Mike has been leaving me a rose on my car windshield every morning since he's been back. We use to do that when we were dating. He said that he will leave me one every day to let me know that he's thinking of me. He said that just because he's not here (at home) that it doesnt mean Im not on his mind. He also made me a cd full of songs that truly touch my heart. He's never done anything like that before and it means so much to me. I always use to get frusterated when i would want him to listen to a song and he wouldnt understand the meaning behind it, thats why this cd is so special. I know that he had to truly listen to the lyrics to every single song that he chose for me to listen to. The first time i listened to it i bawled like a baby. Now i listen to it while im at work and it comforts me. Its probably the nicest thing Mike has ever given to me.

Mike and I have been spending a lot of time together. Today we went to lunch, we decided to go to a fairly new place in town but when we walked in i immediately spotted HER. Shauna and boris were there with the kids. I felt so bad for Alex, her daughter. She saw me walk through the door and she just sort of froze, and so did i. Once i realized they were there i immediately said, "shauna and boris are here".....Mike and I turned right back around and left. I can still see Alex's face in my mind and I felt so bad that i couldnt say hi to her. I have no idea what Shauna told her, but i imagine she knew it wasnt going to be a friendly lunch together just by the facial expression she had when she saw me. Luckily Shauna and Boris were faced with their backs to the door....we left and went somewhere else for lunch. I thought about it after i had time to think about it and im mad at myself for leaving. I should of stayed. Shauna should of been the one who was left uncomfortable, not me. Anyway, i cant help but wonder what she has told the children. Im sure she told boris everything is a lie and that her affair with Mike was not an affair at all.......but what did she tell those children?? I imagine she told them I did something wrong. What is it she's telling people? Oh, thats right....that im crazy and im just angry and none of its true. Pffffffft.

Hmm...i wonder what it is that im angry about?? Oh, thats right.....because she's a whore, a liar, a cheater, and a backstabbing bitch. I remember now. Hell, ill never forget it.

Anyway, next time i wont leave. Next time ill sit right next to them and let her wriggle in her seat. Let HER get up and leave....ive been punished enough.

I cannot wait for them to get the hell out of here.

Mike took me to the squadron tonite to open up his email for the very first time since coming home from iraq. He wanted me to see if there was any email from shauna. There wasnt. He said that he wants me to know if she tries to contact him in any way so that i can begin trusting him again. If she calls him, or contacts him...he will go to boris and tell boris everything. He's considering doing that anyway, but he's torn. He doesnt want to destroy their family, but at the same time he thinks boris has a right to know. I told him that maybe he shouldnt say anything if he's not sure. Maybe he needs to only talk to him if boris should confront him.
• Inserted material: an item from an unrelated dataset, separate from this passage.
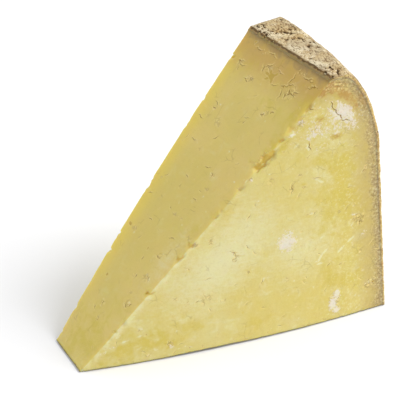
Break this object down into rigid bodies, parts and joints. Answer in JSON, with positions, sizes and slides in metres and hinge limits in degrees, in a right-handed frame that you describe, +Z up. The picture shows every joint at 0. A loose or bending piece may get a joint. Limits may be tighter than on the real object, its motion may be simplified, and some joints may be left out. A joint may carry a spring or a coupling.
{
  "type": "wedge of cantal cheese",
  "caption": "Wedge of pressed cantal cheese with cut faces and a dry natural rind, standing on its flat cut.",
  "frame": {"origin": "on the surface it stands on, under the middle of the wedge's box", "axes": "+X from the thin edge towards the rind along the front cut, +Y from the front cut to the back cut, +Z up"},
  "size_m": [0.1182, 0.0532, 0.1003],
  "materials": {
    "paste": "pale yellow pressed paste, waxy and finely crumbly where cut",
    "rind": "dry beige-grey natural crust, pitted and cracked",
    "mould": "dry white mould bloom, powdery"
  },
  "bodies": {
    "root": {"cheese_wedge": "paste"}
  },
  "joints": []
}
I also told him that if shauna tried to reach out to him in any way that maybe he should then tell boris so that she will finally leave him alone. We'll see. So far she hasnt, but anyone who knows shauna knows how vindictive and controlling she can be. If she doesnt, it will only be because she destroyed my marriage and the game is over now. She accomplished what she set out to do. Or has she? Hmm...maybe not. Im not sure, but i do know that Mike and I are either going to make it through this hell and have a stronger, better marriage than ever.....or ill never get past the deceit and pain and it will crumble.

What will it be?? I guess time will tell.

I do see Mike making every effort to take the pain away, and that does count for something. I can tell his sorrow is sincere. I believe he would take it all back and do things differently if he were able to turn back time. Unfortunately that's not an option. I wish it were.